GEAR: Granularity-Adaptive Advantage Reweighting for LLM Agents via Self-Distillation

Sijia Li; Yuchen Huang; Zifan Liu; Yanping Li; Jingjing Fu; Li Zhao; Jiang Bian; Ling Zhang; Jun Zhang; Rui Wang

GEAR: Granularity-Adaptive Advantage Reweighting for LLM Agents via Self-Distillation

Sijia Li ,
Yuchen Huang ,
Zifan Liu ,
Yanping Li ,
Jingjing Fu ,
Li Zhao ,
Jiang Bian ,
Ling Zhang ,
Jun Zhang ,
Rui Wang

May 2026

arXiv

Download BibTex

Reinforcement learning has become a widely used post-training approach for LLM agents, where training commonly relies on outcome-level rewards that provide only coarse supervision. While finer-grained credit assignment is promising for effective policy updates, obtaining reliable local credit and assigning it to the right parts of the long-horizon trajectory remains an open challenge. In this paper, we propose Granularity-adaptivE Advantage Reweighting (GEAR), an adaptive-granularity credit assignment framework that reshapes the trajectory-level GRPO advantage using token- and segment-level signals derived from self-distillation. GEAR compares an on-policy student with a ground-truth-conditioned teacher to obtain a reference-guided divergence signal for identifying adaptive segment boundaries and modulating local advantage weights. This divergence often spikes at the onset of a semantic deviation, while later tokens in the same autoregressive continuation may return to low divergence.

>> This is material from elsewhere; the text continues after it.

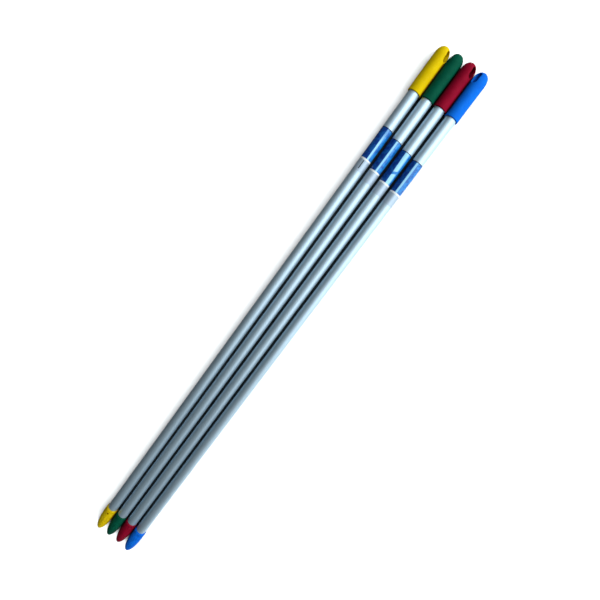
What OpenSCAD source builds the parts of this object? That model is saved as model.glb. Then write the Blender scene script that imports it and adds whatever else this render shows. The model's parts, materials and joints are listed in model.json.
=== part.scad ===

GEAR therefore treats such spikes as anchors for adaptive credit regions: where the student remains aligned with the teacher, token-level resolution is preserved; where it departs, GEAR groups the corresponding continuation into an adaptive segment and uses the divergence at the departure point to modulate the segment’s advantage. Experiments across eight mathematical reasoning and agentic tool-use benchmarks with Qwen3 4B and 8B models show that GEAR consistently outperforms standard GRPO, self-distillation-only baselines, and token- or turn-level credit-assignment methods. The gains are especially strong on benchmarks with lower GRPO baseline accuracy, reaching up to around 20% over GRPO, suggesting that the proposed adaptive reweighting scheme is especially useful in more challenging long-horizon settings.